Last year set a new 12-month benchmark for the Routt County real estate market, surpassing $1 billion for the first time.

January, February and March are typically the quietest months of the year for closings. That wasn't the case during the first quarter of 2007.

In terms of unit volume, a large portion of sales of residential units are still at prices below $500,000. Through March, 143 of the total 294 residential sales were between $200,000 and $500,000 with another 27 between $500,000 and $600,000. There were 39 sales at prices more than $1 million with seven residences selling for more than $3 million.

Realtor Doug Labor said sales volume for the first quarter of 2007 was $212.32 million ($317 million when transactions not involving a Realtor are considered). Labor's numbers for the Steamboat Springs Multiple Listing Service are up 30 percent over the same quarter in 2006.

"This activity is even more amazing when considering the number of listings was at an all-time record low, averaging 900 through the period and giving buyers fewer properties than normal to choose from," Labor said. "Properties saw little time on the market, and sellers were often considering multiple offers."

Labor is a principal in Buyer's Resource Real Estate. He maintains statistics for the Steamboat Springs Board of Realtors and its Multiple Listing Service.

It's important to note that Labor and Carta are analyzing two different sets of real estate statistics.

Labor's numbers reflect transactions that were the result of listings with Realtors. Carta's numbers trend higher because he tracks transactions that did not involve a Realtor. For example, Labor reported a record 352 transactions from the MLS while Carta's research at the Routt County Courthouse showed 472 first-quarter transactions overall.

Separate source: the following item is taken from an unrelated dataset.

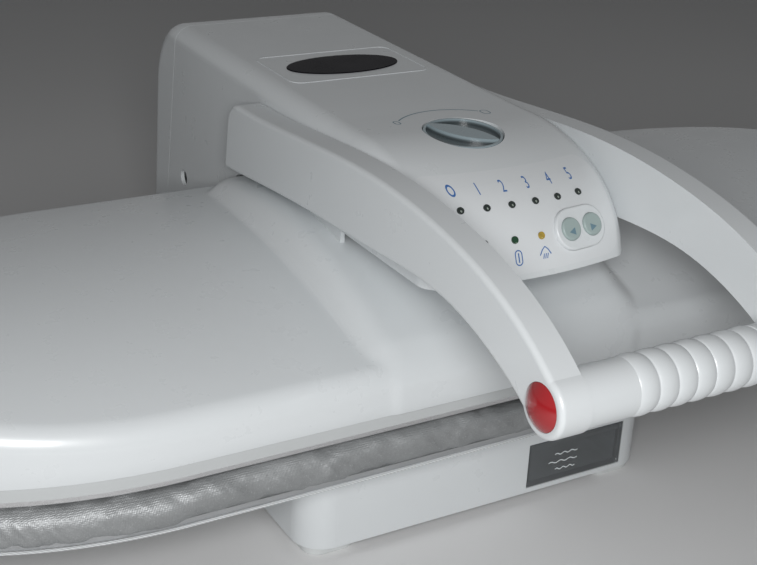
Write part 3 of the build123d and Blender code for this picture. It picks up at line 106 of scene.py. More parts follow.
class Network:
    """A node tree under construction, with one method that adds any node."""

    def __init__(self, tree):
        self.tree = tree

    def feed(self, socket, value):
        """Gives a socket a constant, or a link where the value varies."""
        if isinstance(value, Number):
            self.tree.links.new(value.socket, socket)
        else:
            socket.default_value = value

    def node(self, kind, settings=None, values=None, output=0):
        """Adds a node: its settings first, then the values or links of its sockets."""
        made = self.tree.nodes.new(kind)
        for name, value in (settings or {}).items():
            setattr(made, name, value)
        for name, value in (values or {}).items():
            self.feed(made.inputs[name], value)
        return Number(self, made.outputs[output])

    def math(self, operation, first, second=0.0):
        return self.node("ShaderNodeMath", {"operation": operation}, {0: first, 1: second})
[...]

It's significant in interpreting the numbers to realize that March closings are attributable to contracts signed 30 to 60 days earlier. That means a portion of the business could have been written in late December and early January when holiday ski crowds were in town.

It's also significant to note that the March figures were influenced by the $24.6 million sale of the "Brown Property" just west of the city limits. However, even without that transaction, March 2007 dollar volume was greater than any single month during the robust 2005 real estate year.

Veteran Realtor Pam Vanatta, co-owner of Prudential Steamboat Realty, called the first-quarter numbers remarkable.

"This level and velocity of sales, it's really hard to fathom," Vanatta said. "We just hope the economy stays strong. There's a lot of money on the sidelines right now.

However, she cautions that it may be difficult to match the pace of first-quarter sales throughout 2007 and 2008 simply because the delivery of significant new inventory from projects currently coming out of the ground is about two years away.

Projects such as One Steamboat Place, Trailhead Lodge, The Edgemont (Bear Claw III) and others will usher in a new era when those high-end condominium and townhome units receive their certificates of occupancy, Vanatta said.

In the meantime, affluent buyers eager to get in on the ground floor of the new luxury projects are adding steam to existing condominium sales, Vanatta said.

"They want to own something now and use it," she said. "Condo sales are skyrocketing."

David Baldinger Jr., a principal in Steamboat Village Brokers, agrees that the advent of new products in a couple of years will signal a change in the market. Current property owners are taking a wait-and-see attitude as projects such as One Steamboat Place go through their marketing period, he said. At present, inventory is restricted and there isn't a lot for those owners to trade up to.

"Everyone is holding and remodeling," he said. "In 24 months, you'll see the inventory expand."

Labor said the sale of the Steamboat Ski Area for $265 million to Fortress Investments/Intrawest, coupled with a drop in interest rates, is helping fuel interest in the Steamboat real estate market.

Baldinger Jr. said it would be a mischaracterization to describe the first-quarter jump as an "Intrawest bounce."

He said in the case of Steamboat, some of the highest quality developers already working in the Western United States preceded Intrawest's arrival here. In some regards, it was a reversal of the normal pattern, he said.

The current scarcity of listings is a result of very few new projects beginning three to four years ago. He doesn't expect the local market to overheat, Baldinger Jr. said, because the typical Steamboat buyer goes through a multi-year cycle beginning with vacation trips to the valley.

He is encouraged by the decisions he sees current developers making.

"The developers are doing a lot more research about what the market needs," Baldinger Jr. said. "They are talking to each other more than ever to avoid going head to head. That's something that's really good for Steamboat."

Developer/Realtor Jon Peddie concurs.

"There's a lot of expertise in the market," Peddie said. "There can be a lot of product introduced at the same time if developers are cognizant" of what one another are planning. "If we build complementary projects, everyone benefits."